The National Federation of Builders (NFB) has sounded the alarm, noting that these rising expenses will likely deter construction firms from hiring the workers they need. NFB: How the October 2024 budget can deliver for construction.
Small contractors—operating on narrow margins compared to major players—will bear the brunt of this, particularly in high-demand regions like London and the Southeast. The result? Reduced building capacity in areas where the need is greatest. This comes on top of a further tightening of environmental standards which apply to new buildings, which came into effect in June.
The sensitivity of building economics to this is illustrated by the latest statistics on new build starts. A surge in starts in Q2 2024 has been followed with a huge drop in Q3 as contractors and developers raced to beat the increased costs these changes brought.
The pain extends further. Little noticed in the small print of the Budget is a tightening of tax relief on leased equipment.
Potentially, this reduces the incentive to invest in machinery that could drive productivity gains. The lack of provisions for full expensing on leased equipment was a missed opportunity for Reeves to incentivise growth and efficiency. Without this support, many contractors operating on already-thin profit margins will likely struggle, which could further deepen Britain’s housing woes.

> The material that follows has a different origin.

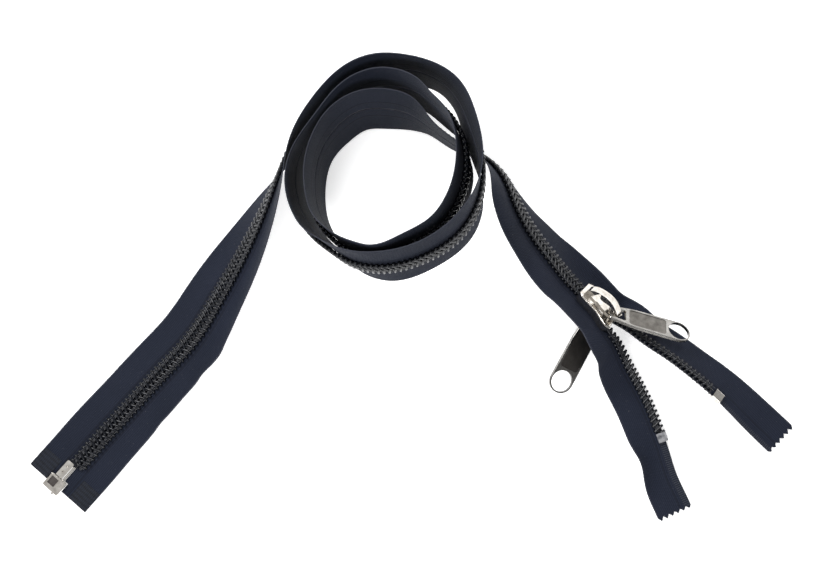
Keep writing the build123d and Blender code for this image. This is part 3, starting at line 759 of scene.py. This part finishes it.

At a moment when Britain needs more hands to meet housing targets, the increased NICs, higher NMW and Apprentice Wage uplifts, make hiring prohibitively expensive. The Chancellor’s decisions effectively shrink the construction and housebuilding industry’s ability to deliver on crucial targets.
Organisations like the Royal Institute of Chartered Surveyors and the Home Builders Federation have voiced their concerns over the absence of incentives for first-time buyers and the constraints on affordable home development. Broken ladder: Today’s first-time buyers face a decade of saving to afford a deposit
Mortgage accessibility remains a barrier for would-be homeowners, especially with high borrowing costs for first-time buyers who have higher loan-to-value ratios, further dampening the prospects for a recovery in home ownership. For a sector that needs both clarity and support, the Budget has delivered neither.
Whilst Reeves did add £500m to the current Affordable Homes Programme, this is significantly less than the increased costs driven by the other measures in her Budget. To that can be added a potential loss of funding from Right to Buy receipts. Over the 12 years since David Cameron’s government increased discounts, sales have delivered almost £1bn a year of extra funding for new affordable homes. As the discounts are slashed and mortgage rates stay higher for longer, how many families renting their homes from the local council will still be able to afford to buy?
If Britain is to meet its housing goals, the government must rethink policies affecting the housebuilding industry, balancing the need for fiscal discipline with the nation’s housing priorities. Cost pressures are mounting, and without a recalibration of economic policies, the ambition to build 1.5 million homes will remain aspirational, at best.
But what can be done now?
The government will consult on a 5-year rent settlement, with the intention to increase rents in line with the consumer price index measure of inflation plus 1%. While this will provide longer-term certainty on funding for housing associations and local authorities, and allow them to invest in new homes, what is needed is at least a 10-year rent settlement, which has been called for by industry bodies, like the National Housing Federation. National Housing Federation – Social housing renewal: first steps for the new government
The construction and housebuilder industry needs access to long term and affordable government loans, such as from the PWLB lending facility, which currently only provides loans to local authorities for capital projects.
Tying lending to the guaranteed rental uplift for affordable homes over an extended period creates a stable platform for both building and repayment of the debt. Were this lending facility extended to Housing Associations as well as councils, they could provide guaranteed sales of the affordable elements of market housebuilders’ projects, unlocking the private homes as well as the affordable.
This is how we could get Britain building again.